For the second time in 24 hours, Phil Brown felt the urge to use the words Women's Institute and apology in the same sentence, but on this occasion he didn't need to be quite as sheepish.
The fighting spirit that spilled over in Nicky Barmby's spat with Jimmy Bullard in a local park in front of the shocked ladies of the Jam and Jerusalem brigade was again in evidence, but this time it was channeled rather more constructively in a valiant rearguard action.
Sadly for the hosts, it narrowly failed to prevent Arsenal from further enhancing their title credentials as an injury-time goal from Nicklas Bendtner pushed them level at the top of the Premier League with Chelsea, although they made desperately hard work of finding a way past a side reduced to 10 men for more than half the contest.
George Boateng earned two bookings before the break, one for a petulant spat with Bendtner, the other for an ugly lunge at Bacary Sagna that itself deserved a red.
It should have led to a second-half glut of goals for the visitors, who had to wait until stoppage time when goalkeeper Boaz Myhill could only parry a shot from Denilson, allowing Bendtner to pounce from close range to seal a fifth consecutive Premier League victory for Arsène Wenger's side.
"I apologised to the Women's Institute during the week for the fighting spirit we unfortunately showed in public," Brown reflected after his side stretched their unwanted run to a single victory in 15 games. "But I've no need to apologise for the fighting spirit we showed out there tonight."
The Hull manager had no qualms with his skipper's sending-off, but with some justification he felt aggrieved that Sol Campbell had not beaten the Dutchman to the early use of the showers, when the veteran defender conceded a first-half penalty for a foul on Jan Vennegoor of Hesselink.
Brown added: "The pivotal moment was undoubtedly in favour of Arsenal. I admire Sol Campbell, he's a colossus of a lad, but he should have been red-carded, it's as simple as that. He's denied a goal-scoring opportunity."
Bullard, making his first home start in more than three months on his return from injury, confidently dispatched the penalty shortly before the half-hour to cancel out an early opener from Andrey Arshavin.
The Russian, far from the Premier League's most physical player, muscled his way past ineffectual challenges from Boateng and Bernard Mendy to break the deadlock courtesy of an exquisite finish with the outside of his right foot from 15 yards inside the opening quarter of an hour.
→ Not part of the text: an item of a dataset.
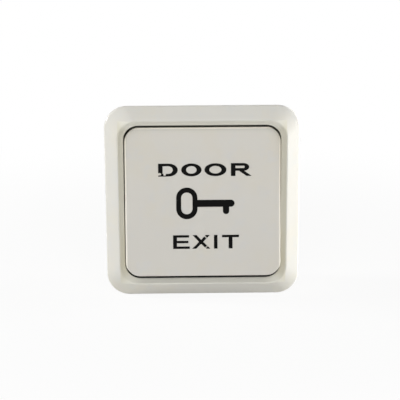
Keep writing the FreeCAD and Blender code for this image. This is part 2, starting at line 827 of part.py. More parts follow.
# The return spring stands in the cover's cup and ends just short of the tilted deck
def make_return_spring():
    level = "pivot_level - spring_drop"
    reach = "(spring_drop - return_spring_radius) * sin(rest_tilt * 1deg)"
    front = f"pivot_depth + deck_back * cos(rest_tilt * 1deg) + {reach} - spring_seat_gap"
    back = "strap_back + spring_cup_floor + spring_seat_gap"
    spring = coil("return_spring_radius", "return_wire", (back, front), "return_coils", level)
    part(spring, "return_spring")


# Printed legend, drawn on the plate's front face
def printed(x, z):
    return box(x, ("pivot_offset", "pivot_offset + print_thickness"), z)


def after(span, gap, width):
    return (f"{span[1]} + {gap}", f"{span[1]} + {gap} + {width}")


def middle_of(span):
    return f"(({span[0]}) + ({span[1]})) / 2"


def hollow(x, z, corner, rim_across, rim_up):
    # A rounded ring as wide as its span
    body = add_body("ring")
    width = f"({x[1]}) - ({x[0]})"
    height = f"({z[1]}) - ({z[0]})"
    place = (middle_of(x), middle_of(z))
    outer = rounded_rectangle(body, "pivot_offset", width, height, corner, *place)
    pad(body, outer, "print_thickness")
    inner = [f"{width} - 2 * {rim_across}", f"{height} - 2 * {rim_up}", f"{corner} - {rim_up}"]
    hole = rounded_rectangle(body, "pivot_offset", *inner, *place)
    pocket(body, hole, "print_thickness + overcut")
    return body


def oval(x, z, rim, thickness):
    outline = doc.addObject("Part::Ellipse", "oval_outline")
    bind(outline, "MajorRadius", f"(({x[1]}) - ({x[0]})) / 2 - ({rim[0]})")
    bind(outline, "MinorRadius", f"(({z[1]}) - ({z[0]})) / 2 - ({rim[1]})")
    outline.Placement.Rotation = TURN_TO_FRONT
    place_at(outline, middle_of(x), "pivot_offset", middle_of(z))
    solid = doc.addObject("Part::Extrusion", "oval")
    solid.Base = outline
    solid.DirMode = "Custom"
    solid.Dir = Vector(0, -1, 0)
    solid.Solid = True
    bind(solid, "LengthFwd", thickness)
    return solid


def oval_ring(x, z):
    # Thick sides, and a thin top and bottom
    outside = oval(x, z, ("0", "0"), "print_thickness")
    return cut(outside, oval(x, z, ("print_stem", "print_bar"), "print_thickness + overcut"))


def stem_of(x, z):
    return printed((x[0], f"{x[0]} + print_stem"), z)


def bars_of(x, z, levels):
    # Levels are 0 for the foot, 0.5 for the middle and 1 for the top
    bars = []
    for level in levels:
        low = f"{z[0]} + {level} * (({z[1]}) - ({z[0]}) - print_bar)"
        bars.append(printed(x, (low, f"{low} + print_bar")))
    return bars


def slanted(foot, top, z, stroke):
    # A stroke whose left side runs from foot to top, as wide across as given
    body = add_body("stroke")
    corners = [(foot, z[0]), (f"{foot} + {stroke}", z[0]), (f"{top} + {stroke}", z[1]), (top, z[1])]
    pad(body, polygon(body, "pivot_offset", corners), "print_thickness")
    return body


def letter_d(x, z):
    ring = oval_ring((f"{x[1]} - 2 * round_half", x[1]), z)
    left_side = (f"{x[1]} - 2 * round_half - overcut", f"{x[1]} - round_half")
    depth = ("pivot_offset - overcut", "pivot_offset + print_thickness + overcut")
    bowl = cut(ring, box(left_side, depth, (f"{z[0]} - overcut", f"{z[1]} + overcut")))
    return fuse(bowl, stem_of(x, z), *bars_of((x[0], left_side[1]), z, (0, 1)))


def letter_r(x, z):
    bowl_z = (f"{z[1]} - bowl_height", z[1])
    bowl = hollow(x, bowl_z, "bowl_round", "print_stem", "print_bar")
    left = (x[0], middle_of(x))
    leg_z = (z[0], f"{bowl_z[0]} + print_bar / 2")
    leg = slanted(f"{x[1]} - leg_stroke", middle_of(x), leg_z, "leg_stroke")
    return fuse(bowl, stem_of(x, z), *bars_of(left, bowl_z, (0, 1)), leg)


def letter_e(x, z):
    return fuse(stem_of(x, z), *bars_of(x, z, (0, 0.5, 1)))


def letter_x(x, z):
    right = f"{x[1]} - cross_stroke"
    rising = slanted(x[0], right, z, "cross_stroke")
    return fuse(rising, slanted(right, x[0], z, "cross_stroke"))


def letter_t(x, z):
    stem = printed(centred(middle_of(x), "print_stem"), z)
    return fuse(stem, *bars_of(x, z, (1,)))


# Key: a long round bow, then the shank and one tooth, both with rounded ends
def key_sign():
    bow_x = ("bow_left", "bow_left + bow_width")
    bow_z = centred("key_middle", "bow_height")
    face = ("pivot_offset", "pivot_offset + print_thickness")
    shank_start = "bow_left + bow_width - bow_rim_across / 2"
    shank_stop = "shank_end - shank_height / 2"
    tooth_low = "key_middle - tooth_drop + tooth_width / 2"
    return fuse(
        hollow(bow_x, bow_z, "bow_round", "bow_rim_across", "bow_rim_up"),
        printed((shank_start, shank_stop), centred("key_middle", "shank_height")),
        rod("shank_height / 2", face, shank_stop, "key_middle"),
        printed(centred("tooth_middle", "tooth_width"), (tooth_low, "key_middle")),
        rod("tooth_width / 2", face, "tooth_middle", tooth_low),
    )


def make_legend_print():
    signs = [key_sign()]
    x = centred("-1.5 * (door_letter + door_gap)", "door_letter")
    for letter in (letter_d, oval_ring, oval_ring, letter_r):
        signs.append(letter(x, centred("door_middle", "door_height")))
        x = after(x, "door_gap", "door_letter")
    start = "exit_shift - (3 * exit_letter + print_stem + 3 * exit_gap) / 2"
    x = (start, f"{start} + exit_letter")
    z = centred("exit_middle", "exit_height")
    signs.append(letter_e(x, z))
    x = after(x, "exit_gap", "exit_letter")
    signs.append(letter_x(x, z))
    x = after(x, "exit_gap", "print_stem")
    signs.append(printed(x, z))
    x = after(x, "exit_gap", "exit_letter")
    signs.append(letter_t(x, z))
    part(on_rocker(group(*signs)), "legend_print")


def check_and_export():
    doc.recompute()
    for thing in doc.Objects:
        if "Invalid" in thing.State or "Error" in thing.State:
            raise SystemExit(f"{thing.Label} failed: {thing.State}")
    os.makedirs("parts", exist_ok=True)
    for thing in parts:
        shape = thing.Shape
        if shape.isNull() or not shape.isValid():
            raise SystemExit(f"{thing.Label} has no valid shape")
        shape.exportStep(f"parts/{thing.Label}.step")
        print(thing.Label, len(shape.Solids), round(shape.Volume, 1))


make_cover_frame()
make_base_box()
make_mounting_strap()
make_strap_screws()
make_mechanism_body()
make_mechanism_cover()
make_mechanism_rivets()
make_strip("open_strip")
make_strip("closed_strip")
make_strip("common_strip", ridge=True)
make_fixed_contacts()
make_terminals()
make_contact_lever()
make_push_plate()
make_rocker_cradle()
make_plunger()
make_return_spring()
make_legend_print()
check_and_export()
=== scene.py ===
# Surface mounted door release switch: its looks, light and camera.
# Metres and Z up as in the frame. The sizes below are in millimetres, and depth means the
# distance in front of the wall, so a depth of 10 lies at Y = -0.010.
import json
import math

import bmesh
import bpy
from mathutils import Matrix, Vector


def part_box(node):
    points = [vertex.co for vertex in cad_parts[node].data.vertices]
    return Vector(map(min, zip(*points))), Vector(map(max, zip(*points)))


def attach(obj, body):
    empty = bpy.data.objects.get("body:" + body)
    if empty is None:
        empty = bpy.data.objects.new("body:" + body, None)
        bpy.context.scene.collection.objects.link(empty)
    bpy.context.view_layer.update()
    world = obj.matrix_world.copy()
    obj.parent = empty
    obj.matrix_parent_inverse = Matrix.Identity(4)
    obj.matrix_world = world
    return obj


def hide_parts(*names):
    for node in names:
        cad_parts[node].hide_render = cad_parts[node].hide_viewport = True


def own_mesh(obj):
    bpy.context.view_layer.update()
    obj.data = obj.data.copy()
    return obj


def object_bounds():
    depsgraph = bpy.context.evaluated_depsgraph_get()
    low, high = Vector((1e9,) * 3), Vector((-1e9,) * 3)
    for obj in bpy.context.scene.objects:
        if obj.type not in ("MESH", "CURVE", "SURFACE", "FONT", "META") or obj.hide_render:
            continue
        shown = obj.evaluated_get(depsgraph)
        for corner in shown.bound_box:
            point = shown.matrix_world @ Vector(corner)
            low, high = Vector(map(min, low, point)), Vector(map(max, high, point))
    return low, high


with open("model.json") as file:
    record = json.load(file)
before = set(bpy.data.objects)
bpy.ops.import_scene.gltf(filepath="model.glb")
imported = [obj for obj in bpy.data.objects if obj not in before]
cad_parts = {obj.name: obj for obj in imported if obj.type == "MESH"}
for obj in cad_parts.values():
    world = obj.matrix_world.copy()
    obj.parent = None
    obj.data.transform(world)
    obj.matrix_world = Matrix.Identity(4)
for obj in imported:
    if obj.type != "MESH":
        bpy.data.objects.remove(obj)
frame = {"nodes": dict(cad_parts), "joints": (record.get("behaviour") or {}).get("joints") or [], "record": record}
nodes = frame["nodes"]
cadLow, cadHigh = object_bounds()
joints = {joint["name"]: joint for joint in frame["joints"]}
quarterTurn = math.pi / 2
pivot = Vector(joints["plate_rock"]["pos_m"])
restTilt = math.radians(-7)
nearEnough = 0.01
white = (1, 1, 1, 1)
rockerPlace = Matrix.Translation(pivot) @ Matrix.Rotation(restTilt, 4, "X")
print("frame loaded:", len(nodes), "nodes")


def mm(value):
    return value * 0.001


def depthOf(point):
    return -point.y * 1000


def spanOf(node, axis):
    # How far a node of the frame reaches along an axis, in millimetres
    low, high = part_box(node)
    return (high[axis] - low[axis]) * 1000


def deselectAll():
    if bpy.context.object and bpy.context.object.mode != "OBJECT":
        bpy.ops.object.mode_set(mode="OBJECT")
    bpy.ops.object.select_all(action="DESELECT")


def makeCurrent(piece):
    deselectAll()
    piece.select_set(True)
    bpy.context.view_layer.objects.active = piece


def pick(kind, test):
    # Selects the edges or faces of the piece in edit mode that pass the test
    bpy.ops.mesh.select_mode(type=kind)
    bpy.ops.mesh.select_all(action="DESELECT")
    mesh = bmesh.from_edit_mesh(bpy.context.object.data)
    items = {"EDGE": mesh.edges, "FACE": mesh.faces}[kind]
    for item in items:
        item.select_set(bool(test(item)))
    bmesh.update_edit_mesh(bpy.context.object.data)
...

The only surprise was that the goal wasn't the prelude to several more, as looked the case once Boateng's involvement was curtailed with indecent haste. Arshavin, Bendtner and Theo Walcott, the substitute, all wasted clear openings as the contest wore on, and it looked increasingly likely that the visitors would be left to rue two valuable points frittered away until their in-form Dane took centre-stage.
"We missed so many chances and I wondered if we might get punished," said Wenger. The victory mirrored the recent injury-time win at Stoke. "We're leaving it late at the moment, which maybe isn't good for my heart, but for the Championship it's not bad.
"We're in the fight and we have eight games to go," he added. "We're in there, why shouldn't we believe? I believe we'll give absolutely everything to do that and we've seen that. The team spirit is there, it's special and you can see that."